The annual inventory report [PDF] of New Zealand's greenhouse gas emissions has been released, showing a slight decrease in emissions:
This year the government has also released an interactive emissions tracker, where you can poke around in all the data since 1990, and explore long-term trends. And the standout trend is that gross emissions have been more or less static since 2007, or maybe 2003, depending on what you think of the 2005-6 peak (net emissions bounce around a lot more, depending on deforestation rates, which shows the huge difference planting trees and not cutting them down can make). This is kindof good news - at least we're not getting any worse - but we need emissions to actually decrease.
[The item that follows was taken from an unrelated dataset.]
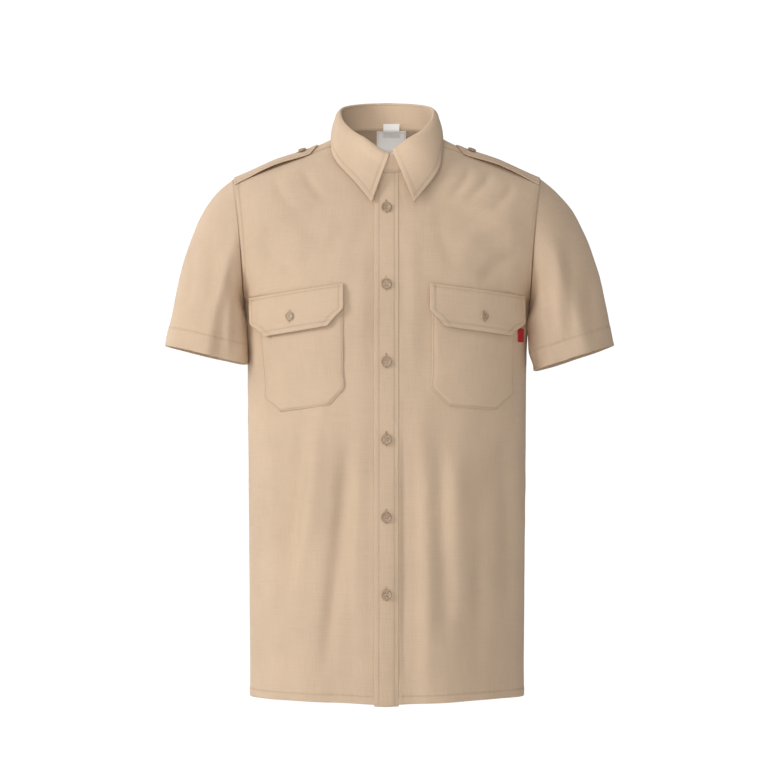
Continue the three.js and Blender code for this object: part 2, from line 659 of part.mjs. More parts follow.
/** The headings and handle lengths of the line down a sleeve, at its armhole and at its hem. */
function sleeveHandles({ cap, drop }, phi) {
  const turn = radians(phi);
  const up = Math.max(Math.cos(turn), 0) ** 2;
  const under = Math.max(-Math.cos(turn), 0) ** 2;
  const level = Math.sin(turn) ** 2;
  const start = point(0, 0, 0)
    .addScaledVector(CAP_HEADING.top, up)
    .addScaledVector(CAP_HEADING.level, level)
    .addScaledVector(CAP_HEADING.under, under);
  start.y *= Math.sign(phi);
  const lean = radians(SLEEVE_LEAN * (up + SIDE_LEAN * level));
  const end = point(-Math.sin(lean), 0, Math.cos(lean));
  return {
    start: start.multiplyScalar(mix(CAP_SIDE.start, cap, up)),
    end: end.multiplyScalar(mix(CAP_SIDE.end, drop, up)),
  };
}

/** How far the folds of a sleeve move its cloth out, at an angle and a share of the way down. */
function sleeveFoldsOut(folds, phi, down) {
  const strength = smoothstep(down, SLEEVE_FOLD_START.none, SLEEVE_FOLD_START.full);
  const nearHem = smoothstep(down, SLEEVE_FOLD_END, 1);
  return folds.reduce((sum, fold) => {
    const left = strength * mix(1, fold.atHem ?? 1, nearHem);
    return sum + left * fold.out * bell(phi - fold.phi, fold.half);
  }, 0);
}

/** A sleeve, from its hem up to the armhole. */
function makeSleeve(sleeve) {
  const { side } = sleeve;
  const folds = SLEEVE_FOLDS.filter((fold) => fold.side === side);
  const grid = steps(SLEEVE_ROWS).map((t) => {
    const down = 1 - sleeveShare(t);
    const ring = armholeAngles().map((phi) => {
      const start = armhole(phi);
      const end = hemRing(sleeve, phi);
      const handles = sleeveHandles(sleeve, phi);
      const at = cubic([start, start.clone().add(handles.start), end.clone().add(handles.end), end], down);
      const round = phi < 0 ? phi + 360 : phi;
      const outward = point(Math.cos(radians(phi)), -Math.sin(radians(phi)), 0);
      at.addScaledVector(outward, sleeveFoldsOut(folds, round, down));
      at.x *= side;
      return at;
    });
    return side > 0 ? ring : ring.reverse();
  });
  return new Piece(grid, true);
}

/** Rows of the sleeve: the first few close together at the turned hem, the rest even. */
function sleeveShare(t) {
  const turned = SLEEVE_TURN.rows / SLEEVE_ROWS;
  if (t <= turned) return (SLEEVE_TURN.share * t) / turned;
  return mix(SLEEVE_TURN.share, 1, (t - turned) / (1 - turned));
}

/** The angles round the neck at which the stand and its neighbours share points, with both lapping ends. */
function neckAngles() {
  const front = steps(NECK_ROWS).map((t) => mix(BAND_NECK_DEG, YOKE_NECK_DEG, t));
  const shoulder = steps(TOP_ARM_COLUMNS).map((t) => mix(YOKE_NECK_DEG, YOKE_BACK_NECK_DEG, t));
  const behind = steps(BACK_COLUMNS / 2).map((t) => mix(YOKE_BACK_NECK_DEG, 180, t));
  const half = [-BAND_NECK_DEG, 0, ...front, ...shoulder.slice(1), ...behind.slice(1)];
  return [...half, ...half.slice(0, -1).reverse().map((deg) => 360 - deg)];
}

/** The stand's face at an angle and a share of its height, with the two ends lapped at the front. */
function standPlace(deg, share) {
  const around = radians(deg);
  const station = neckStation(Math.max(Math.min(deg, 360 - deg), 0));
  const onTop = smoothstep(3 * BAND_NECK_DEG - deg, 0, 2 * BAND_NECK_DEG);
  const below = smoothstep(deg - 360 + 3 * BAND_NECK_DEG, 0, 2 * BAND_NECK_DEG);
  const lap = STAND_LAP * (onTop - below);
  const reach = 1 - STAND_LEAN * share;
  const x = (NECK.half * reach + lap) * Math.sin(around);
  const y = NECK.centreY - (NECK.reach * reach + lap) * Math.cos(around);
  return point(x, y, station.seam + STAND_FOOT + (station.stand - STAND_FOOT) * share);
}

/** The collar stand: a ring round the neck whose ends lap at the centre front, the wearer's left on top. */
function makeStand() {
  const angles = neckAngles();
  return new Piece(steps(3).map((t) => angles.map((deg) => standPlace(deg, t))));
}

/** Where a straight line through a point meets the cloth, moved back off it. */
function layOn(ground, through, heading, off) {
  const from = through.clone().addScaledVector(heading, -FAR);
  const hit = [0, 1, -1]
    .map((nudge) => new THREE.Raycaster(from.clone().add(point(nudge, 0, nudge)), heading))
    .map((ray) => ray.intersectObjects(ground, false)[0])
    .find((found) => found);
  const slant = Math.max(-hit.face.normal.dot(heading), LEAST_SLANT);
  return hit.point.addScaledVector(heading, -off / slant);
}

const BACKWARDS = point(0, 1, 0);
const DOWNWARDS = point(0, 0, -1);

/** The collar leaf: up from the stand, over the roll, and down to the free edge and its points. */
function makeLeaf(ground) {
  const lines = steps(LEAF_COLUMNS).map((t) => {
    const deg = mix(360 - LEAF_START_DEG, LEAF_START_DEG, t);
    const half = Math.min(deg, 360 - deg);
    const side = deg > 180 ? -1 : 1;
    const edge = leafEdge(half);
    const nearFront = LEAF_SHIFT * smoothstep(LEAF_FRONT.start - half, 0, LEAF_FRONT.start - LEAF_FRONT.full);
    const turned = LEAF_MIDDLE_DEG * smoothstep(LEAF_TURNED_DEG - half, 0, LEAF_TURNED_DEG);
    const top = standPlace(deg + turned, 1);
    const heading = point(0, Math.cos(radians(edge.down)), -Math.sin(radians(edge.down)));
    const guide = point(side * edge.x + nearFront, edge.y, edge.z);
    const free = layOn(ground, guide, heading, edge.off + COLLAR_CLOTH);
    const lapped = smoothstep(LEAF_TURNED_DEG - half, 0, LEAF_TURNED_DEG / 2);
    const over = side < 0 ? 2 * STAND_LAP * lapped : 0;
    return { top, free, over, away: point(Math.sin(radians(deg)), -Math.cos(radians(deg)), 0) };
  });
  const roll = (up, out, share) =>
    lines.map(({ top, away, over }) => {
      const raised = top.clone().add(point(0, 0, up));
      return raised.addScaledVector(away, out + share * over);
    });
  const fall = (t) =>
    lines.map(({ top, away, over, free }) => {
      const raised = top.clone().add(point(0, 0, LEAF_RISE - LEAF_CORNER.down));
      const start = raised.addScaledVector(away, LEAF_CORNER.out + over);
      return start.lerp(free, t).addScaledVector(away, LEAF_BOW * Math.sin(Math.PI * t));
    });
  return new Piece([
    roll(2 * SEAM_GAP, -COLLAR_CLOTH, 0),
    roll(LEAF_RISE - LEAF_CORNER.down, -COLLAR_CLOTH, 0.2),
    roll(LEAF_RISE, 0.4, 0.6),
    fall(0),
    fall(1 / 3),
    fall(2 / 3),
    fall(1),
  ]);
}

/** A patch on a front, with clipped lower corners and sloping edges, lifted off the front by height. */
function patch(ground, side, shape, lift) {
  const clip = shape.mitre / (shape.top - shape.foot);
  const rows = [0, clip / 2, ...steps(PATCH_ROWS - 2).map((t) => mix(clip, 1, t))];
  const grid = rows.map((share) => {
    const inset = shape.mitre * Math.max(1 - share / clip, 0);
    return steps(PATCH_COLUMNS).map((s) => {
      const x = mix(shape.inner + inset, shape.outer - shape.taper * (1 - share) - inset, s);
      const slope = mix(shape.low, shape.high, share);
      const z = mix(shape.foot, shape.top, share) - slope * (x - shape.inner);
      return layOn(ground, point(side * x, 0, z), BACKWARDS, CLOTH + lift(share));
    });
  });
  return new Piece(side > 0 ? grid : grid.map((row) => row.reverse()));
}

/** A shoulder strap: from the sleeve seam to a pointed end by the collar, arched over the shoulder. */
function makeStrap(ground, side) {
  const grid = steps(STRAP_COLUMNS).map((s) =>
    STRAP_STATIONS.map((t) => {
      const ahead = STRAP_FORWARD + mix(1, -1, s) * mix(STRAP.neckHalf, STRAP.sleeveHalf, t);
      const cutBack = STRAP.tipDepth * Math.abs(2 * s - 1) * (1 - t);
      const seam = armhole(degrees(Math.asin(ahead / ARMHOLE.ahead))).x;
      const x = mix(STRAP.tipX + cutBack, seam - 2 * SEAM_GAP, t);
      const lift = STRAP.lift + STRAP.arch * Math.sin(Math.PI * t) ** 2;
      return layOn(ground, point(side * x, -ahead, 0), DOWNWARDS, STRAP.wall + lift);
    }),
  );
  return new Piece(side > 0 ? grid : grid.map((row) => row.reverse()));
}

/** A small label inside the back of the neck, which follows the cloth behind it. */
function makeLabel(ground, { half, top, foot, off, wall }) {
  const grid = steps(4).map((t) =>
    steps(4).map((s) =>
      layOn(ground, point(LABEL_X + mix(-half, half, s), FAR, mix(foot, top, t)), BACKWARDS, off + wall),
    ),
  );
  return new Piece(grid);
}

/** The small tab at the outer edge of the wearer's left pocket. */
function makePenTab(ground) {
  const grid = steps(2).map((t) =>
    steps(2).map((s) => {
      const x = PEN_TAB.x + mix(-PEN_TAB.width / 2, PEN_TAB.width / 2, s);
      return layOn(ground, point(x, 0, mix(PEN_TAB.foot, PEN_TAB.top, t)), BACKWARDS, PEN_TAB.wall + LAY_GAP);
    }),
  );
  return new Piece(grid);
}

/** A round button with a raised rim and a dished middle, standing on its axis. */
function buttonShape({ radius, thick, rim, dish }) {
  const profile = [
    [0, 0],
    [radius * BUTTON_FORM.back, 0],
    [radius, thick * BUTTON_FORM.low],
    [radius, thick * BUTTON_FORM.high],
    [radius - rim * BUTTON_FORM.crown, thick],
    [radius - rim, thick],
    [radius - rim * BUTTON_FORM.slope, thick - dish],
    [0, thick - dish],
  ];
  return new THREE.LatheGeometry(profile.map(([r, h]) => new THREE.Vector2(r, h)), BUTTON_SIDES);
}

/** A button set on the cloth where a straight line meets it, facing out of it. */
function setButton(name, shape, ground, through, heading) {
  const mesh = part(name, buttonShape(shape), HORN);
  const face = layOn(ground, through, heading, LAY_GAP);
  const spread = shape.radius * BUTTON_SEAT;
  const right = layOn(ground, through.clone().add(point(spread, 0, 0)), heading, LAY_GAP);
  const across = heading.y > 0 ? point(0, 0, spread) : point(0, spread, 0);
  const beyond = layOn(ground, through.clone().add(across), heading, LAY_GAP);
  const out = right.sub(face).cross(beyond.sub(face)).normalize();
  mesh.quaternion.setFromUnitVectors(point(0, 1, 0), out);
  mesh.position.copy(face);
  return mesh;
}

const SHIRTING = { color: 0xcbb190, roughness: 0.85, metalness: 0 };
const HORN = { color: 0xa58a6c, roughness: 0.45, metalness: 0 };
const LABEL_WHITE = { color: 0xe9e6e2, roughness: 0.6, metalness: 0 };
const TAB_RED = { color: 0xa8151f, roughness: 0.6, metalness: 0 };

/** A mesh with a name and its own material. */
function part(name, geometry, finish = SHIRTING) {
  const mesh = new THREE.Mesh(geometry, new THREE.MeshStandardMaterial(finish));
  mesh.name = name;
  return mesh;
}

const leftFront = makeLeftFront();
const rightFront = makeRightFront();
const back = makeBack();
const yoke = makeYoke();
const sleeves = SLEEVES.map(makeSleeve);
sewTogether([leftFront, rightFront, back, yoke, ...sleeves]);

const frontLeft = part("front_left", hemmedWall(leftFront, HEM_EXTRA));
const frontRight = part("front_right", hemmedWall(rightFront, HEM_EXTRA));
const placket = part("placket", makePlacket().wall(PLACKET_CLOTH));
const yokeMesh = part("yoke", yoke.wall(CLOTH));
const standMesh = part("collar_stand", makeStand().wall(COLLAR_CLOTH));
const chestCloth = [frontLeft, frontRight, placket];
const neckCloth = [...chestCloth, yokeMesh];

const shirt = new THREE.Group();
shirt.add(frontLeft, frontRight, placket, yokeMesh, standMesh);
shirt.add(part("back", hemmedWall(back, HEM_EXTRA)));
SLEEVES.forEach(({ name }, i) => shirt.add(part(name, hemmedWall(sleeves[i], SLEEVE_HEM.extra))));
shirt.add(part("collar_leaf", makeLeaf(neckCloth).wall(COLLAR_CLOTH)));

for (const { side, word, pocket, flap } of CHEST) {
  const bag = part(`pocket_${word}`, patch(chestCloth, side, pocket, () => PATCH_GAP).wall(CLOTH));
  const open = (share) =>
    PATCH_GAP + (CLOTH + PATCH_GAP) * smoothstep(1 - share, 0, FLAP_STEP) + FLAP_LIFT * (1 - share) ** 1.5;
  const cover = part(`flap_${word}`, patch(chestCloth, side, flap, open).wall(CLOTH));
  const strap = part(`strap_${word}`, makeStrap(neckCloth, side).wall(STRAP.wall));
  const onFlap = point(side * FLAP_BUTTON.x, 0, FLAP_BUTTON.z);
  const onStrap = point(side * STRAP_BUTTON.x, STRAP_BUTTON.y, 0);
  shirt.add(bag, cover, strap);
  shirt.add(setButton(`button_flap_${word}`, SMALL_BUTTON, [cover], onFlap, BACKWARDS));
  shirt.add(setButton(`button_strap_${word}`, SMALL_BUTTON, [strap], onStrap, DOWNWARDS));
}
for (let i = 0; i < FRONT_BUTTONS; i += 1) {
  const through = point(BUTTON_X, 0, FIRST_BUTTON_Z - BUTTON_PITCH * i);
  shirt.add(setButton(`button_front_${i + 1}`, BUTTON, [placket], through, BACKWARDS));
}
shirt.add(part("label_main", makeLabel([yokeMesh, standMesh], LABEL).wall(LABEL.wall), LABEL_WHITE));
shirt.add(part("label_small", makeLabel([yokeMesh, standMesh], SIZE_TAB).wall(SIZE_TAB.wall), LABEL_WHITE));
shirt.add(part("pocket_tab", makePenTab(chestCloth).wall(PEN_TAB.wall), TAB_RED));

export default shirt;
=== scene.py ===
"""Looks of a short-sleeved khaki work shirt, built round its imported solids, in metres."""
import logging
import math
from collections.abc import Callable
from dataclasses import dataclass, field
from enum import Enum

import bmesh
import bpy
import numpy as np
from mathutils import Matrix, Vector


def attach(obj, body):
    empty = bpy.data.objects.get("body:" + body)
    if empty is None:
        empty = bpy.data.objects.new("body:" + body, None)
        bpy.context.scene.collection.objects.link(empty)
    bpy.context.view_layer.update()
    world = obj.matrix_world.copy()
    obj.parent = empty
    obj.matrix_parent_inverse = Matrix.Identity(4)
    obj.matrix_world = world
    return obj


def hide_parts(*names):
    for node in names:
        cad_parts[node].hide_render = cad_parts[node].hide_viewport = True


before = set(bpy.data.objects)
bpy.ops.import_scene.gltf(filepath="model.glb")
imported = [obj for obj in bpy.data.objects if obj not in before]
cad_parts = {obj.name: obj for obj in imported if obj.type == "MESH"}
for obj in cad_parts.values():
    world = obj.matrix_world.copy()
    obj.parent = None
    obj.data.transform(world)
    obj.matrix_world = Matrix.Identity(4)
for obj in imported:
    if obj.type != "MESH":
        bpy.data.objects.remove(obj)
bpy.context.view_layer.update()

Triple = tuple[float, float, float]
Socket = bpy.types.NodeSocket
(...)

And instead they're just stubbornly sticking there at ~80 million tons.
Which I guess shows you that current policy - an ETS loaded with free allocations and pollution subsidies, rigged to keep carbon prices low, and which excludes our most polluting sector, simply isn't working. If we want to reduce emissions and meet our targets, we need to do more. Removing those obvious problems from the ETS is part of that, but really we need the government to come up with direct decarbonisation plans, including targets and deadlines, for each sector: plans to eliminate fossil fuel transport, fossil fuel energy, fossil fuel extraction (which causes 1.7 million tons a year of fugitive emissions), and mandatory offsets and herd reduction for livestock emissions. They're groping at the beginnings of this, with the renewables targets and reports on decarbonising industrial heat, but they need to go harder and faster, and target agriculture's sacred cows.
(Note that there is a two-year lag in emissions reporting, so this data is for 2018. We won't see the full impact of the pandemic on emissions until the report released in 2022).